Despite these parallels, this is a difficult cross to place with certainty in either the early or later medieval periods. The probable size of the original monument allies it with the early medieval crosses: of the later medieval crosses, only that at Mylor is likely to have been taller (Langdon, Arthur 1896, 342–3), whereas a number of pre-Norman crosses may have been of similar stature. Yet the decoration of incised dots is purely decorative and can have no possibility of a relationship with interlace in the way that has been suggested for monuments like Lanivet, Penzance and Perranzabuloe. Nonetheless its close relationship to these monuments is apparent (see Chapter IX, p. 98) and for this reason it has been kept in the main catalogue, rather than being listed in Appendix D, Continuing Tradition.

In its original position, at approximately SX 0882 6558, the cross marked the boundary between the parishes of Bodmin, Lanhydrock (a chapelry of Bodmin) and Cardinham (Langdon, Andrew 1992a, 17), a boundary which probably also divided the Domesday manors of Trezance and/or Glynn from the manor of Bodmin, owned by St Petroc's Monastery (Thorn and Thorn 1979, 4,3; 5,3,3; 5,13,5). An original association with either St Petroc's Monastery or the Priory that replaced it in the twelfth century therefore seems likely. It also stood at what is likely to have been one of the most significant cross-roads in Cornwall, where routes along the length of the peninsula (now seen in the line of the modern A30) crossed the trans-peninsula route between the estuaries of the Camel and the Fowey rivers. The strategic significance of this location at earlier periods is indicated by the positioning of Castle Canyke, one of the largest hillforts in Cornwall, immediately to the north of the Carminow Cross.

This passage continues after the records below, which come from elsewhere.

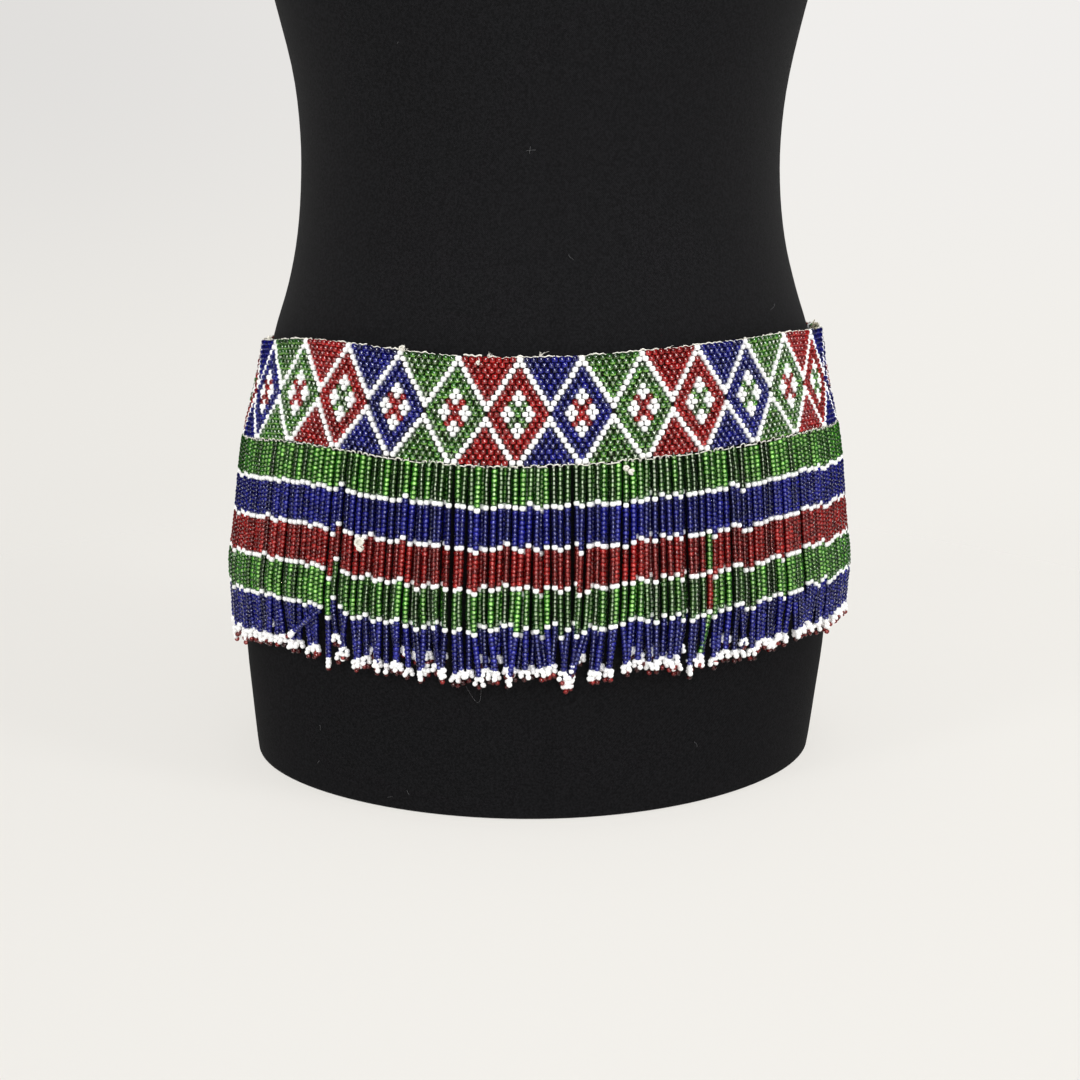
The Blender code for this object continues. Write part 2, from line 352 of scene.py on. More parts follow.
class Tubes:
    """Thin round tubes gathered for one joined mesh."""

    def __init__(self, sides):
        self.sides = sides
        self.points = []
        self.faces = []
        self.values = []
        self.count = 0

    def add(self, path, radius, value=0.5):
        """A closed tube along a path; its radius and value may differ from point to point."""
        path = np.array(path)
        ahead = unit(np.gradient(path, axis=0))
        steep = abs(ahead[:, 2]).mean() > STEEP
        across = unit(np.cross(ahead, SIDEWAYS if steep else UP))
        other = np.cross(ahead, across)
        angles = full_turn(self.sides)[None, :, None]
        reach = np.broadcast_to(radius, len(path))[:, None, None]
        rings = path[:, None] + reach * turned(angles, across[:, None], other[:, None])
        self.points.append(rings.reshape(-1, 3))
        self.values.append(np.repeat(np.broadcast_to(value, len(path)), self.sides))
        for face in loft_faces(len(path), self.sides):
            self.faces.append(tuple(self.count + k for k in face))
        self.count += len(path) * self.sides

    def build(self, name, material, slot, replaces):
        piece = make_piece(name, np.concatenate(self.points), self.faces, material, replaces)
        add_attribute(piece, "along", np.concatenate(self.values))
        return piece


# ---- materials ----


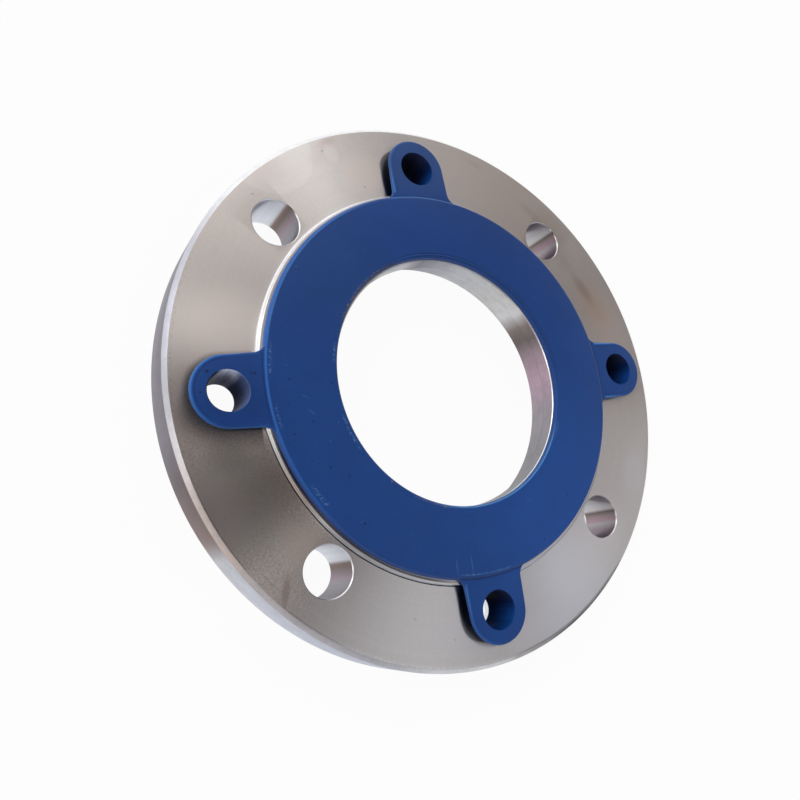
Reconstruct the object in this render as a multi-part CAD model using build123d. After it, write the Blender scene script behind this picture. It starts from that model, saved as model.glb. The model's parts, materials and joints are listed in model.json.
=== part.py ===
from build123d import *
import os

os.makedirs("parts", exist_ok=True)

# Socket weld flange, DN 100 for PN 10 / PN 16, with the plastic protector on its face.
# The part lies on its back face: Z = 0 is the back, +Z is the way the sealing face looks,
# the bore runs along Z and +X goes through one of the plugged bolt holes.

# Pipe that the flange is welded to
pipe_diameter = 108.0
pipe_wall = 4.0                # the flow bore is as wide as the pipe's own bore

# Socket for the pipe, in the back of the flange
socket_clearance = 1.0         # pipe to socket wall, on the radius
socket_depth = 15.0
socket_root_radius = 0.6
socket_mouth_chamfer = 0.8
bore_end_chamfer = 0.4         # where the flow bore meets the shoulder that the pipe butts on
bore_mouth_chamfer = 0.5

# Raised sealing face
face_diameter = 158.0
face_height = 2.0
face_edge_chamfer = 0.3
face_foot_radius = 0.9         # tool nose at the foot of the raised face

# Bolt holes
bolt_hole_diameter = 18.0
bolt_hole_count = 8
bolt_hole_chamfer = 0.35
face_to_hole = 2.0             # raised face to the nearest point of a hole

# Flange disc
disc_thickness = 20.0          # back face to bolt face
hole_to_rim = 11.0             # hole edge to the rim of the disc
front_rim_chamfer = 1.6
back_rim_chamfer = 1.9

# Protector ring, lying on the raised face
ring_set_in = 1.4              # ring edge inside the edge of the raised face
ring_bore_margin = 0.4         # ring bore wider than the flow bore, on the radius
ring_thickness = 2.4
ring_outer_radius = 1.6        # rounding of the ring's outer top edge
ring_inner_radius = 1.0

# Protector ears, one over every second bolt hole
holes_per_ear = 2
ear_rim = 4.2                  # ear edge outside the plug
ear_flare = 0.5                # ear wider at the ring than at the plug, on each side
ear_lift = 0.7                 # underside of the ear above the raised face
ear_thickness = 1.25
ear_edge_radius = 0.8
ear_root_radius = 4.7          # in plan, where an ear leaves the ring
ear_root_inset = 0.3           # ear outline runs on inside the rounded edge of the ring

# Protector plugs: hollow, tapered, open at both ends
plug_clearance = 0.5           # plug to hole wall at the root, on the radius
settled_gap = 0.1              # what is left of it where the loose protector has settled to
settled_towards = 135.0        # direction in which it has settled, in degrees from +X
plug_wall = 1.5
plug_length = 15.2             # below the underside of the ear
plug_taper = 0.7               # loss of radius from root to tip
plug_tip_radius = 0.35
plug_root_radius = 0.4
plug_mouth_radius = 0.3

# Levels, radii and pitches that follow from the sizes above
face_level = disc_thickness + face_height
bore_radius = pipe_diameter / 2 - pipe_wall
socket_radius = pipe_diameter / 2 + socket_clearance
face_radius = face_diameter / 2
hole_radius = bolt_hole_diameter / 2
bolt_circle_radius = face_radius + face_to_hole + hole_radius
flange_radius = bolt_circle_radius + hole_radius + hole_to_rim
hole_pitch = 360.0 / bolt_hole_count
ear_pitch = hole_pitch * holes_per_ear
ear_count = bolt_hole_count // holes_per_ear
ring_radius = face_radius - ring_set_in
ring_bore_radius = bore_radius + ring_bore_margin
plug_root = hole_radius - plug_clearance
plug_tip = plug_root - plug_taper
ear_radius = plug_root + ear_rim
ear_level = face_level + ear_lift
settled = plug_clearance - settled_gap


def turned(points):
    """Solid of revolution about Z from (radius, height) points."""
    with BuildPart() as part:
        with BuildSketch(Plane.XZ):
            with BuildLine():
                Polyline(*points, close=True)
            make_face()
        revolve(axis=Axis.Z)
    return part.part


def rings_at(solid, radius, height):
    """Circular edges of one radius at one height, on the bore axis or off it."""
    return [
        edge for edge in solid.edges().filter_by(GeomType.CIRCLE)
        if abs(edge.radius - radius) < 1e-4 and abs(edge.center().Z - height) < 1e-4
    ]


def make_flange_body():
    body = turned([
        (socket_radius, 0),
        (flange_radius, 0),
        (flange_radius, disc_thickness),
        (face_radius, disc_thickness),
        (face_radius, face_level),
        (bore_radius, face_level),
        (bore_radius, socket_depth),
        (socket_radius, socket_depth),
    ])
    body = chamfer(rings_at(body, flange_radius, disc_thickness), front_rim_chamfer)
    body = chamfer(rings_at(body, flange_radius, 0), back_rim_chamfer)
    body = chamfer(rings_at(body, socket_radius, 0), socket_mouth_chamfer)
    body = chamfer(rings_at(body, bore_radius, face_level), bore_mouth_chamfer)
    body = chamfer(rings_at(body, bore_radius, socket_depth), bore_end_chamfer)
    body = chamfer(rings_at(body, face_radius, face_level), face_edge_chamfer)
    body = fillet(rings_at(body, face_radius, disc_thickness), face_foot_radius)
    body = fillet(rings_at(body, socket_radius, socket_depth), socket_root_radius)

    # Bolt holes, with a broken edge at both ends
    drill = Pos(0, 0, disc_thickness / 2) * Cylinder(hole_radius, disc_thickness)
    sink_top = Pos(0, 0, disc_thickness - bolt_hole_chamfer / 2) * Cone(
        hole_radius, hole_radius + bolt_hole_chamfer, bolt_hole_chamfer)
    sink_back = Pos(0, 0, bolt_hole_chamfer / 2) * Cone(
        hole_radius + bolt_hole_chamfer, hole_radius, bolt_hole_chamfer)
    cutter = drill + sink_top + sink_back
    for index in range(bolt_hole_count):
        body -= Rot(0, 0, index * hole_pitch) * Pos(bolt_circle_radius, 0, 0) * cutter
    return body


def protector_ring():
    ring = turned([
        (ring_bore_radius, face_level),
        (ring_radius, face_level),
        (ring_radius, face_level + ring_thickness),
        (ring_bore_radius, face_level + ring_thickness),
    ])
    ring = fillet(rings_at(ring, ring_radius, face_level + ring_thickness), ring_outer_radius)
    return fillet(rings_at(ring, ring_bore_radius, face_level + ring_thickness), ring_inner_radius)


def protector_ears():
    """The plate that the ears belong to: it runs on inside the ring, below its rounded edge."""
    plate_radius = ring_radius - ear_root_inset
    sides_at_axis = ear_radius + ear_flare * bolt_circle_radius / (bolt_circle_radius - ring_radius)
    ear_outline = make_hull([
        Pos(bolt_circle_radius, 0) * Edge.make_circle(ear_radius),
        Edge.make_line((0, -sides_at_axis), (0, sides_at_axis)),
    ])
    with BuildPart() as plate:
        with BuildSketch(Plane.XY.offset(ear_level)) as outline:
            Circle(plate_radius)
            for index in range(ear_count):
                add(Rot(0, 0, index * ear_pitch) * ear_outline)
            root_corners = [
                corner for corner in outline.vertices()
                if abs(Vector(corner.X, corner.Y, 0).length - plate_radius) < 1e-4
            ]
            fillet(root_corners, ear_root_radius)
            Circle((ring_radius + ring_bore_radius) / 2, mode=Mode.SUBTRACT)
        extrude(amount=ear_thickness)
        top = plate.faces().sort_by(Axis.Z)[-1]
        fillet(top.outer_wire().edges(), ear_edge_radius)
    return plate.part


def tapered(root, tip, height):
    """Round taper from the tip of a plug up past its root, to a height above the ear's underside."""
    slope = (root - tip) / plug_length
    return Pos(0, 0, ear_level + (height - plug_length) / 2) * Cone(
        tip, root + slope * height, plug_length + height)


def make_face_protector():
    inner_root = plug_root - plug_wall
    inner_tip = plug_tip - plug_wall
    outside = tapered(plug_root, plug_tip, 0)
    inside = tapered(inner_root, inner_tip, ear_thickness)
    places = [
        Rot(0, 0, index * ear_pitch) * Pos(bolt_circle_radius, 0, 0)
        for index in range(ear_count)
    ]
    cover = protector_ring() + protector_ears()
    for place in places:
        cover += place * outside
    for place in places:
        cover -= place * inside
    cover = fillet(rings_at(cover, plug_root, ear_level), plug_root_radius)
    cover = fillet(rings_at(cover, plug_tip, ear_level - plug_length), plug_tip_radius)
    mouth = inner_root + ear_thickness * (inner_root - inner_tip) / plug_length
    cover = fillet(rings_at(cover, mouth, ear_level + ear_thickness), plug_mouth_radius)
    return Pos(Vector(settled, 0, 0).rotate(Axis.Z, settled_towards)) * cover


nodes = {
    "flange_body": make_flange_body(),
    "face_protector": make_face_protector(),
}
for name, solid in nodes.items():
    export_step(solid, f"parts/{name}.step")
    print(name, "volume", round(solid.volume), "mm3")
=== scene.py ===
import json
import math
import bpy
from mathutils import Matrix, Vector


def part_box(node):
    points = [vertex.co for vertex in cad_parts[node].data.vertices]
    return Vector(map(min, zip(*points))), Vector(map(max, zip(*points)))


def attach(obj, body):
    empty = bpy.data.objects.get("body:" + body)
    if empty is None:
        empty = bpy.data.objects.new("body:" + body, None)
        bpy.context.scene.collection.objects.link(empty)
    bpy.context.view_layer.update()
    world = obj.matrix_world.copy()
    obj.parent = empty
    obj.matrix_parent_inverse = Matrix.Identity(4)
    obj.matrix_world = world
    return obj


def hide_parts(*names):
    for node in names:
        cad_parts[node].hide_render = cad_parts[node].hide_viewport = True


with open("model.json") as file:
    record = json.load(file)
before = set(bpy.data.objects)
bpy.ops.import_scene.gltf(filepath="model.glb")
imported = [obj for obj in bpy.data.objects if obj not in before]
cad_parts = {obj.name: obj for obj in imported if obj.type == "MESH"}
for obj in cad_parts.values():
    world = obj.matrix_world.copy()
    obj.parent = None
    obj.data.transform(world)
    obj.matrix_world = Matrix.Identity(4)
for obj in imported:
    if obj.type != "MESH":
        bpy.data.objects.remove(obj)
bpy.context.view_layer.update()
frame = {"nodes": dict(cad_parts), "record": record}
mm = 0.001
nearAxis = 0.001 * mm        # as close to the axis as a turned outline goes
spare = 1 * mm               # how far a cutting tool reaches past what it cuts
print("frame loaded:", ", ".join(sorted(frame["nodes"])))

# places that the frame already knows
mounts = {mount["name"]: mount for mount in frame["record"]["mounts"]}
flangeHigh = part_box("flange_body")[1]
protectorLow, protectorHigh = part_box("face_protector")
boltHoles = mounts["open_bolt_holes"]["dims"]
pitchRadius = boltHoles["spacing_x_mm"] * mm / math.sqrt(2)
holeRadius = boltHoles["hole_r_mm"] * mm
holeCount = 2 * boltHoles["count"]


# drawing with the pen: a vertex is pulled along lines and round corners

def penTo(pen, point):
    if pen is None:
        bpy.ops.transform.translate(value=point)
    elif (point - pen).length > 1e-7:
        bpy.ops.mesh.extrude_region_move(TRANSFORM_OT_translate={"value": point - pen})
    return point


def drawOutline(name, corners, axis, arcDegrees=15):
    # corners are (point, rounding radius), and the outline closes on itself
    bpy.ops.object.select_all(action="DESELECT")
    bpy.ops.mesh.primitive_plane_add(size=0.01, location=(0, 0, 0))
    piece = bpy.context.object
    piece.name = name
    piece.data.name = name
    bpy.ops.object.mode_set(mode="EDIT")
    bpy.ops.mesh.merge(type="CENTER")
    pen = None
    start = None
    for index, (corner, radius) in enumerate(corners):
        toLast = (corners[index - 1][0] - corner).normalized()
        toNext = (corners[(index + 1) % len(corners)][0] - corner).normalized()
        if radius == 0:
            pen = penTo(pen, corner)
            start = start or pen
            continue
        half = toLast.angle(toNext) / 2
        reach = radius / math.tan(half)
        centre = corner + (toLast + toNext).normalized() * radius / math.sin(half)
        pen = penTo(pen, corner + toLast * reach)
        start = start or pen
        turn = math.pi - 2 * half
        if toLast.cross(toNext).dot(axis) < 0:
            turn = -turn
        steps = max(2, round(abs(math.degrees(turn)) / arcDegrees))
        bpy.ops.mesh.spin(steps=steps, angle=turn, center=centre, axis=axis)
        pen = corner + toNext * reach
    penTo(pen, start)
    bpy.ops.mesh.select_all(action="SELECT")
    bpy.ops.mesh.remove_doubles(threshold=1e-6)
    return piece


def lathe(name, profile, steps, arcDegrees=15):
    # profile is (radius, height, rounding), all in metres, turned about the bore axis
    corners = [(Vector((radius, 0, height)), rounding) for radius, height, rounding in profile]
    piece = drawOutline(name, corners, Vector((0, 1, 0)), arcDegrees)
    bpy.ops.mesh.select_all(action="SELECT")
    bpy.ops.mesh.spin(steps=steps, angle=2 * math.pi, center=(0, 0, 0), axis=(0, 0, 1))
    tidyShell()
    return piece


def tidyShell():
    bpy.ops.mesh.select_all(action="SELECT")
    bpy.ops.mesh.remove_doubles(threshold=1e-6)
    bpy.ops.mesh.normals_make_consistent(inside=False)
    bpy.ops.object.mode_set(mode="OBJECT")


def activate(piece):
    bpy.ops.object.select_all(action="DESELECT")
    piece.select_set(True)
    bpy.context.view_layer.objects.active = piece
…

Second half of the eleventh century, or twelfth century
Blight 1858, 66; Maclean 1873, 118–19, 229 and fig. 14 on p. 119; Langdon, Arthur and Allen, J. R. 1888, 316, 324; Langdon, Arthur 1890–1, 75, 81, 93; Langdon, Arthur 1896, 311–13, passim and figs.; Langdon, Arthur 1906, 429, 437, 445; Henderson, C. 1930, 8; Hencken 1932, 270, 292; Dexter and Dexter 1938, 18–19, 125–7, 213 and figs.; Doble 1938, fig. (frontispiece); Ellis, G. 1952–3a, 2–4 and fig.; Ellis, G. 1956–8f, 260; Munn and Long 1988, no. 22 and fig.[1]; Langdon, Andrew 1992a, 17, no. 7, and fig.; Langdon, Andrew 1996a, 24; Turner 2006a, 163; Turner 2006c, 36
[1] This work has no page-numbering.